Consider this once-mighty American way replaced with these fabulous imports:
The service economy, providing low-wage work for the masses because better choices are few: Wal-Mart jobs, Home Depot jobs, Amazon warehouse jobs, Omni Hotels and Resorts mop and laundry jobs, Whole Food jobs, or what few will be left after the recent sellout;
The information economy, flooding the ill-educated with delusions of fakery and alternate denials;
The gig economy: house-sitting jobs, taxi cab jobs and other “rugged individualism” jobs;
The bingo economy, e.g., Bethlehem Steel paved over for a spectacular casino parking lot;
The gun economy, comforting America with more guns than jobs so you can pay your rent with an Uzi;
The prison and deportation economy, providing America with state, federal and privatized jobs with paid vacations, paid health care, paid pensions, like in the good old industrial days.

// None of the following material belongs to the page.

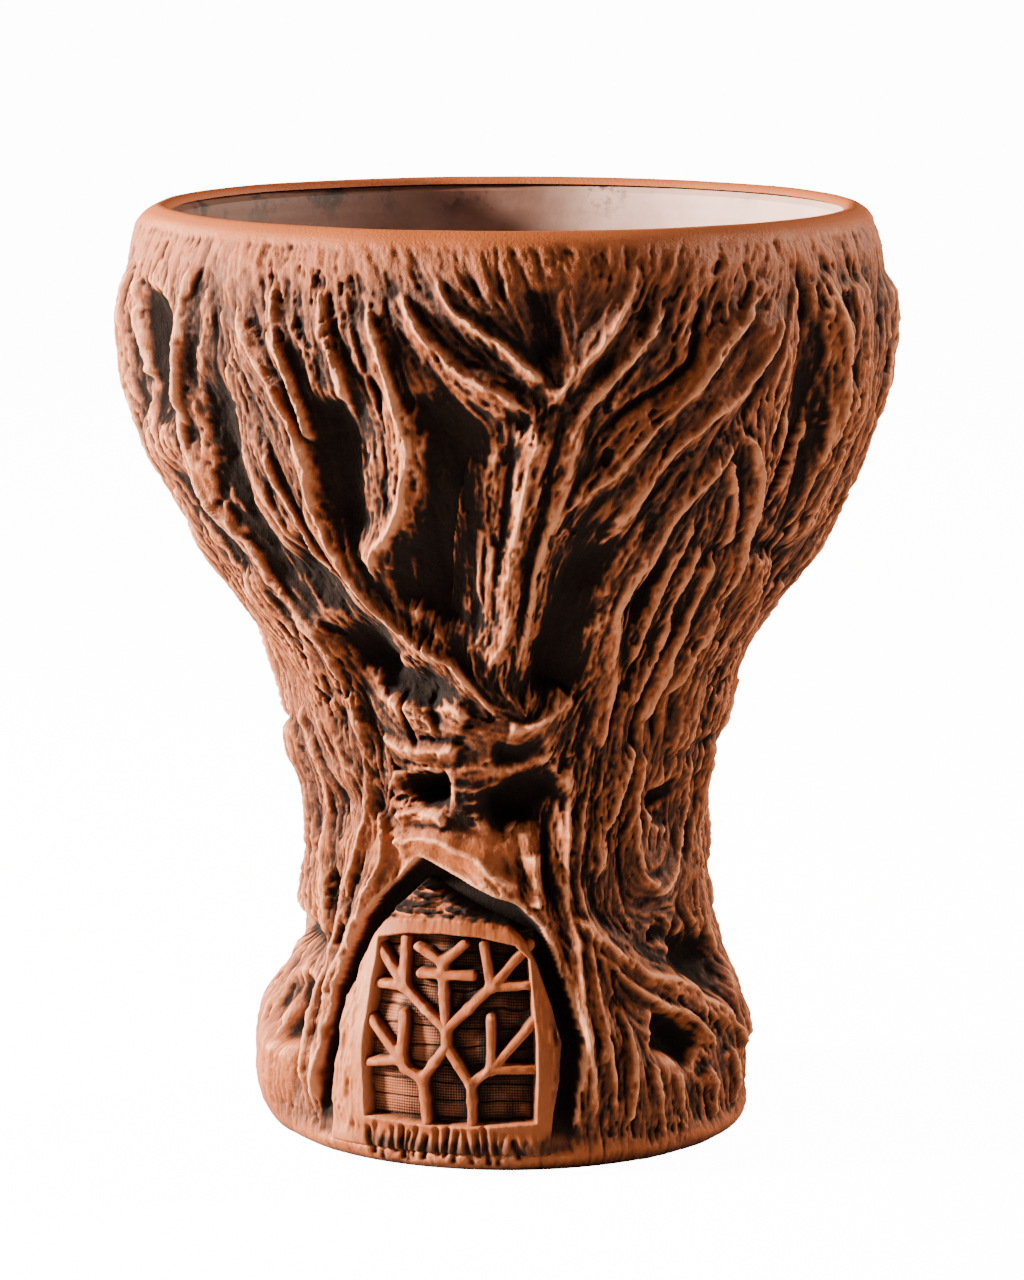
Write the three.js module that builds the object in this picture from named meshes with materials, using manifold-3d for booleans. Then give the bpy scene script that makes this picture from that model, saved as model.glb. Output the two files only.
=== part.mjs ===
// Clay bowl in the form of a hollow tree: a thrown cup on a trunk tube, dressed with clay limbs, roots and a blind door.
// Millimetres, +Z up. The origin is the centre of the foot, on the surface it stands on, and the door looks along -Y.
import * as THREE from "three";
import { mergeVertices } from "three/addons/utils/BufferGeometryUtils.js";
import Module from "manifold-3d";

const wasm = await Module();
wasm.setup();

// Driving dimensions
const HEIGHT = 100;
const CUP_MOUTH_RADIUS = 35.6;
const BARK = 4; // the depth of the applied clay, from the thrown core to the tree's outside
const JOINT = 0.3; // the luting joint between two elements
const BEDDING = 0.5; // from the core to the back of a strip
const EDGE_DROP = 1.3; // how much thinner a strip is at its edges
const SOCKET_MOUTH_RADIUS = 13;
const SOCKET_TOP_RADIUS = 9.5;
const FOOT_TOP = 3.5;
const CUP_BASE = 58;
const FLOOR_LEDGE = 62;
const FLOOR_TOP = 66;
const FLOOR_RADIUS = 15;
const AIR_HOLE_RADIUS = 1.8;
const AIR_HOLE_CIRCLE = 6.6;
const LIP_BASE = 95.5;
const DOOR_AZIMUTH = -16; // degrees from the front, positive towards +X
const ROUND_STEPS = 36;

// The tree's outside, as [height, radius], from the foot to the lip
const OUTSIDE = [
  [0, 24.5], [1.2, 26.2], [3.5, 26.9], [10, 27.2], [14, 26.4], [20, 24], [30, 22.8], [38, 23.1], [46, 25.7],
  [51, 26.6], [58, 30.7], [66, 35.2], [74, 39.2], [82, 41.6], [88, 42.2], [94, 41.4], [98, 39.4], [HEIGHT, 36.9],
];

const rad = THREE.MathUtils.degToRad;
const outside = (z) => {
  const above = Math.max(1, OUTSIDE.findIndex(([height]) => height >= z));
  const [[z0, r0], [z1, r1]] = [OUTSIDE[above - 1], OUTSIDE[above]];
  return THREE.MathUtils.mapLinear(z, z0, z1, r0, r1);
};
const core = (z) => outside(z) - BARK;
const onTree = (azimuth, z, radius) =>
  new THREE.Vector3(radius * Math.sin(rad(azimuth)), -radius * Math.cos(rad(azimuth)), z);

// Between three.js geometry and manifold solids
function solid(geometry) {
  const bare = geometry.index ? geometry.toNonIndexed() : geometry.clone();
  bare.deleteAttribute("normal");
  bare.deleteAttribute("uv");
  const merged = mergeVertices(bare, 1e-4);
  return new wasm.Manifold(new wasm.Mesh({
    numProp: 3,
    vertProperties: merged.attributes.position.array,
    triVerts: new Uint32Array(merged.index.array),
  }));
}

// The largest single body of a solid, so that a trimmed coil leaves no crumbs
function largest(made) {
  const bodies = made.decompose().sort((a, b) => b.volume() - a.volume());
  return bodies[0];
}

const clay = {
  body: new THREE.MeshStandardMaterial({ color: 0x8a4a2c, roughness: 0.85, metalness: 0 }),
  bark: new THREE.MeshStandardMaterial({ color: 0x7a4026, roughness: 0.9, metalness: 0 }),
  door: new THREE.MeshStandardMaterial({ color: 0xb06a45, roughness: 0.8, metalness: 0 }),
  soot: new THREE.MeshStandardMaterial({ color: 0x3a241a, roughness: 0.95, metalness: 0 }),
};

const bowl = new THREE.Group();

function place(name, made, material) {
  const { vertProperties, triVerts } = made.getMesh();
  const geometry = new THREE.BufferGeometry()
    .setAttribute("position", new THREE.BufferAttribute(vertProperties, 3))
    .setIndex(new THREE.BufferAttribute(triVerts, 1));
  const mesh = new THREE.Mesh(geometry.toNonIndexed(), material.clone());
  mesh.geometry.computeVertexNormals();
  mesh.name = name;
  bowl.add(mesh);
  return made;
}

// A closed profile of [radius, height], turned about Z
function turned(profile) {
  const closed = [...profile, profile[0]].map(([r, z]) => new THREE.Vector2(r, z));
  return solid(new THREE.LatheGeometry(closed, ROUND_STEPS).rotateX(Math.PI / 2));
}

const heightsBetween = (low, high) => OUTSIDE.map(([z]) => z).filter((z) => z > low && z < high);

// Everything inside a given distance from the tree's outside, between two heights
function turnedCore(low, high, inset) {
  const side = [low, ...heightsBetween(low, high), high].map((z) => [outside(z) - inset, z]);
  return solid(new THREE.LatheGeometry(
    [[0, low], ...side, [0, high]].map(([r, z]) => new THREE.Vector2(r, z)), ROUND_STEPS).rotateX(Math.PI / 2));
}

// The thrown core
function footRing() {
  const edge = [0, ...heightsBetween(0, FOOT_TOP), FOOT_TOP].map((z) => [outside(z), z]);
  return turned([[SOCKET_MOUTH_RADIUS, 0], ...edge, [SOCKET_MOUTH_RADIUS, FOOT_TOP]]);
}

function trunkTube() {
  const low = FOOT_TOP + JOINT;
  const high = CUP_BASE - JOINT;
  const side = [low, ...heightsBetween(low, high), high].map((z) => [core(z), z]);
  return turned([[SOCKET_MOUTH_RADIUS, low], ...side, [SOCKET_TOP_RADIUS, high]]);
}

function thrownCup() {
  const ledge = SOCKET_TOP_RADIUS + 1;
  const side = [CUP_BASE, ...heightsBetween(CUP_BASE, LIP_BASE), LIP_BASE].map((z) => [core(z), z]);
  const lip = [LIP_BASE, 98, 99.4, HEIGHT].map((z) => [outside(z), z]);
  const inside = [[CUP_MOUTH_RADIUS, 98.8], [CUP_MOUTH_RADIUS, 90], [34.2, 82], [31, 74], [26, 69], [20, 66.6]];
  const well = [[FLOOR_RADIUS + JOINT, FLOOR_TOP], [FLOOR_RADIUS + JOINT, FLOOR_LEDGE], [ledge, FLOOR_LEDGE]];
  return turned([[ledge, CUP_BASE], ...side, ...lip, ...inside, ...well]);
}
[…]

Political myopia is a peculiar national civil disease, seemingly reoccurring roughly once per decade: 1954 — first McCarthy House Un-American Activities Committee hearings; 1962 — first U.S. combat mission in Vietnam; 1972-74 — Watergate; 1980-1990s — America rids itself of its industrial manufacturing economy; 2003 — U.S. invasion of Iraq; 2013 — Supreme Court suspends significant clauses of the Voting Rights Act.
I have lived through all of these. And in 2017, this feverish delirium is higher than it has been in my lifetime.